Я молчал – это перешло все границы.
– Что ж тут делать?
– Очень просто: с негодяями, которые в состоянии намеренно забываться при женщине, надобно раззнакомиться. С такими людьми быть близким другом презрительно…
– Да он не говорит, что Огарев это сделал намеренно.
– Так о чем же речь? И ты, Грановский, друг Огарева, ты, который так знаешь его безграничную деликатность, повторяешь бред безумного, которого пора посадить в желтый дом. Стыдно тебе.
Грановский смутился.
– Боже мой! – сказал он, – неужели и наша кучка людей, единственное место, где я отдыхал, надеялся, любил, куда спасался от гнетущей среды, – неужели и она разойдется в ненависти и злобе?
Он покрыл глаза рукой.
Я взял другую… мне было очень тяжело.
– Грановский, – сказал я ему, – Корш прав: мы все слишком близко подошли друг к другу, слишком стиснулись и заступили друг другу в постромки… Gemach! друг мой, Gemach[77] Нам надобно проветриться, освежиться. Огарев осенью едет в деревню, я скоро уеду в чужие края – мы разойдемся без ненависти и злобы… что было истинного в нашей дружбе, то поправится, очистится разлукой.
Грановский плакал. С Кетчером по этому делу никаких объяснений не было.

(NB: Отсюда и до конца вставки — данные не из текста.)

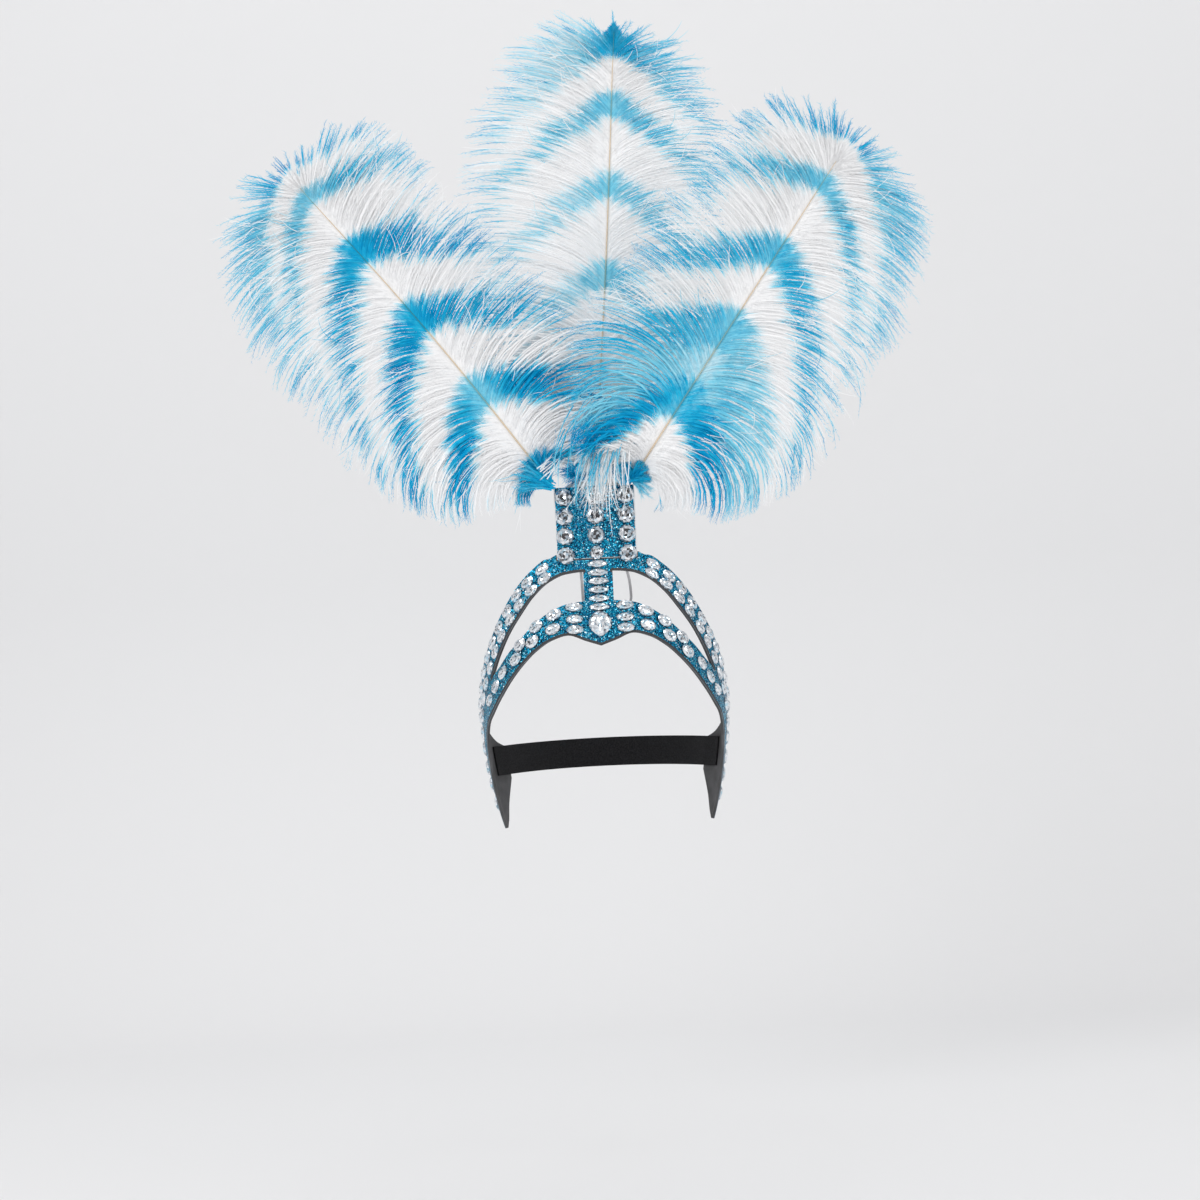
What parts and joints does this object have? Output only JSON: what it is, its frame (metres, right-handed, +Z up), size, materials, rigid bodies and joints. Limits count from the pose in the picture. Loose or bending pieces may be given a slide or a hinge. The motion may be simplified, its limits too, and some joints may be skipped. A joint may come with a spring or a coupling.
{
  "type": "showgirl feather headdress",
  "caption": "Blue glitter foam headdress with clear cut stones, a crest plate and three blue and white striped ostrich plumes.",
  "frame": {"origin": "centre of the head opening at temple level, where the head sits", "axes": "+Z up along the wearer's head, -Y to the wearer's front, +X to the viewer's right from the front"},
  "size_m": [0.5725, 0.2357, 0.6642],
  "materials": {
    "crown_foam": "glitter-covered foam, charcoal edges and back",
    "plate_foam": "glitter-covered foam, white edges",
    "backing": "matte",
    "wire": "satin",
    "elastic": "ribbed",
    "stone": "cut, foiled back",
    "feather": "dyed ostrich feather in white and blue stripes"
  },
  "bodies": {
    "root": {"beside_stone_left_1": "stone", "beside_stone_left_2": "stone", "beside_stone_left_3": "stone", "beside_stone_right_1": "stone", "beside_stone_right_2": "stone", "beside_stone_right_3": "stone", "brow_stone_left_1": "stone", "brow_stone_left_2": "stone", "brow_stone_left_3": "stone", "brow_stone_left_4": "stone", "brow_stone_left_5": "stone", "brow_stone_left_6": "stone", "brow_stone_right_1": "stone", "brow_stone_right_2": "stone", "brow_stone_right_3": "stone", "brow_stone_right_4": "stone", "brow_stone_right_5": "stone", "brow_stone_right_6": "stone", "crest_plate": "plate_foam", "crown_frame": "crown_foam", "drop_stone": "stone", "elastic_band": "elastic", "feather_backing": "backing", "plate_stone_centre_1": "stone", "plate_stone_centre_2": "stone", "plate_stone_centre_3": "stone", "plate_stone_centre_4": "stone", "plate_stone_left_1": "stone", "plate_stone_left_2": "stone", "plate_stone_left_3": "stone", "plate_stone_left_4": "stone", "plate_stone_right_1": "stone", "plate_stone_right_2": "stone", "plate_stone_right_3": "stone", "plate_stone_right_4": "stone", "plume_centre": "feather", "plume_left": "feather", "plume_right": "feather", "strap_stone_1": "stone", "strap_stone_2": "stone", "strap_stone_3": "stone", "strap_stone_4": "stone", "strap_stone_5": "stone", "strap_stone_6": "stone", "support_wire": "wire"}
  },
  "joints": []
}
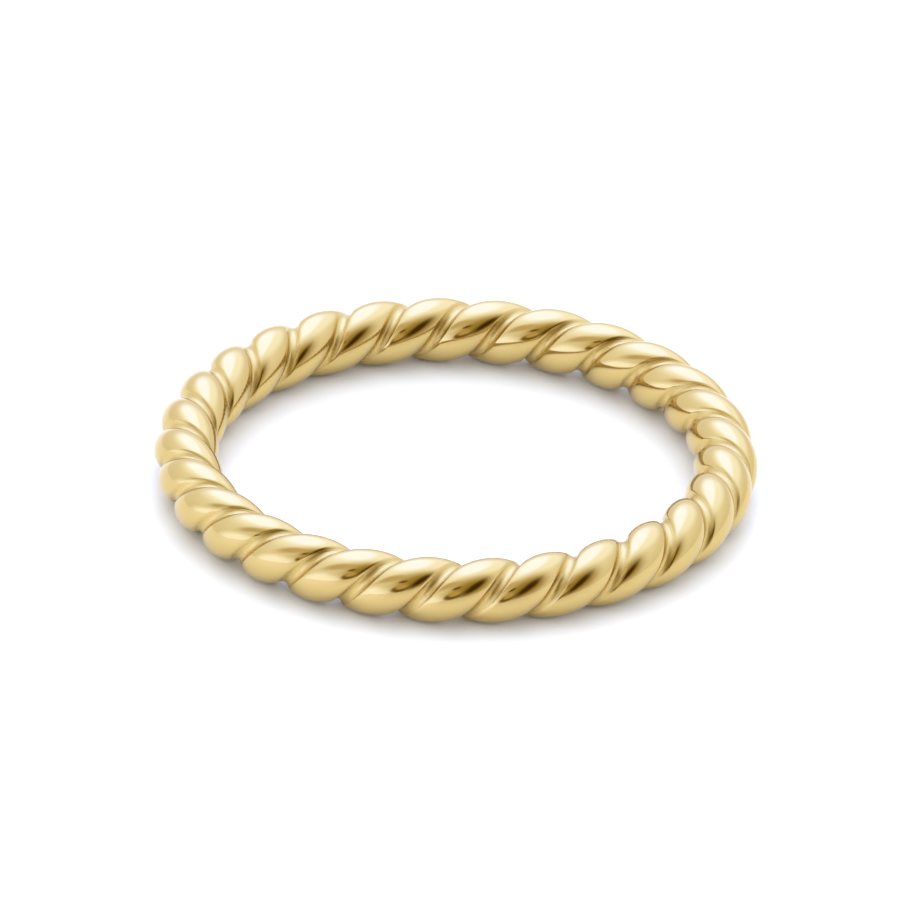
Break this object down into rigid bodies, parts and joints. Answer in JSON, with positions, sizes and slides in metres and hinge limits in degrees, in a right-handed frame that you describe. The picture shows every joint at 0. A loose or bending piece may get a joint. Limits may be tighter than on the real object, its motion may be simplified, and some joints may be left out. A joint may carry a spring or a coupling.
{
  "type": "rope twist ring",
  "caption": "Plain finger ring made as a closed rope: two round-topped gold wires twisted together and joined in their grooves.",
  "frame": {"origin": "middle of the ring, on the plane that the lower crests of the twist touch as it lies on its side", "axes": "+Z along the ring's axis, upwards as it lies; +X through a crest that points outwards, so +Y and the opposite sides meet crests too"},
  "size_m": [0.021, 0.021, 0.0022],
  "materials": {
    "yellow_gold": "high polish"
  },
  "bodies": {
    "root": {"rope_band": "yellow_gold"}
  },
  "joints": []
}
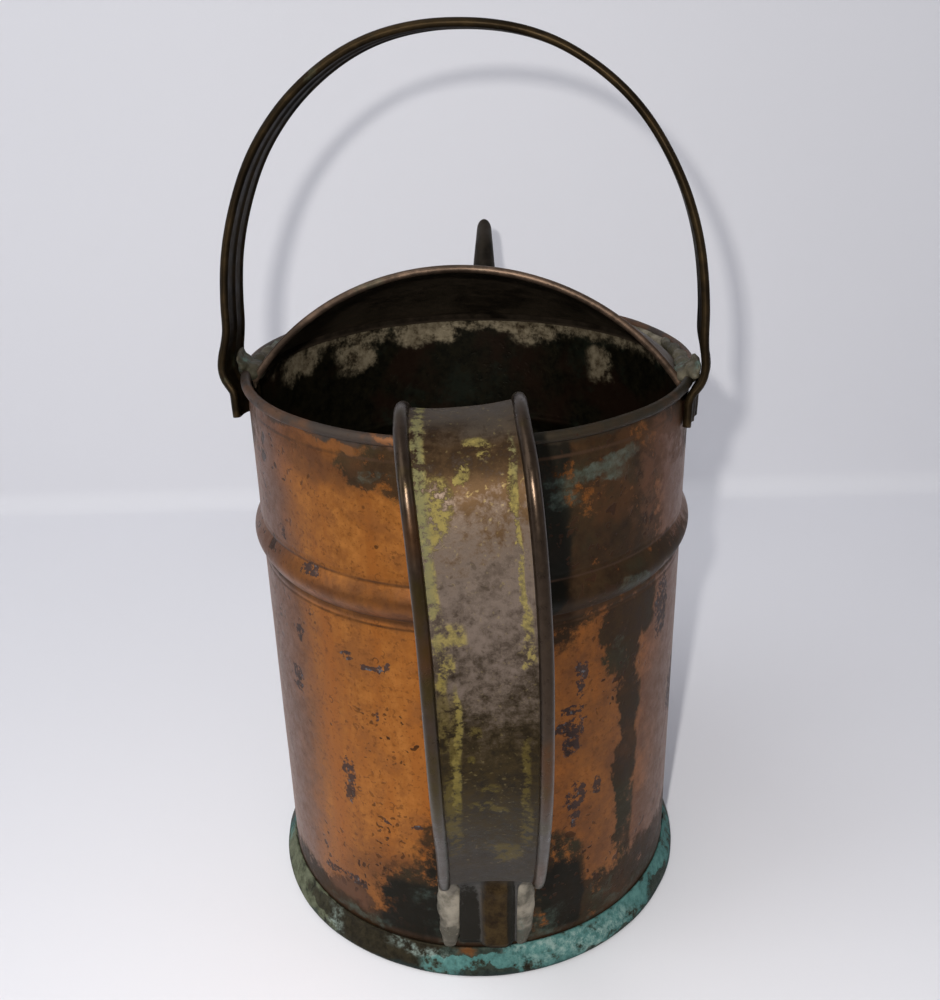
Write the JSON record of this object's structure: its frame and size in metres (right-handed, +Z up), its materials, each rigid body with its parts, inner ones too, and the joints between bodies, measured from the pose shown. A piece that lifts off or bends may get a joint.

Огарев действительно осенью уехал, а вслед за ним и мы.
…Реже и реже доходили до нас вести о московских друзьях. Запуганные террором после 1848-го, они ждали верной оказии. Оказии эти были редки, паспортов почти не выдавали. От Кетчера – годы целые ни слова; впрочем, он никогда не любил писать.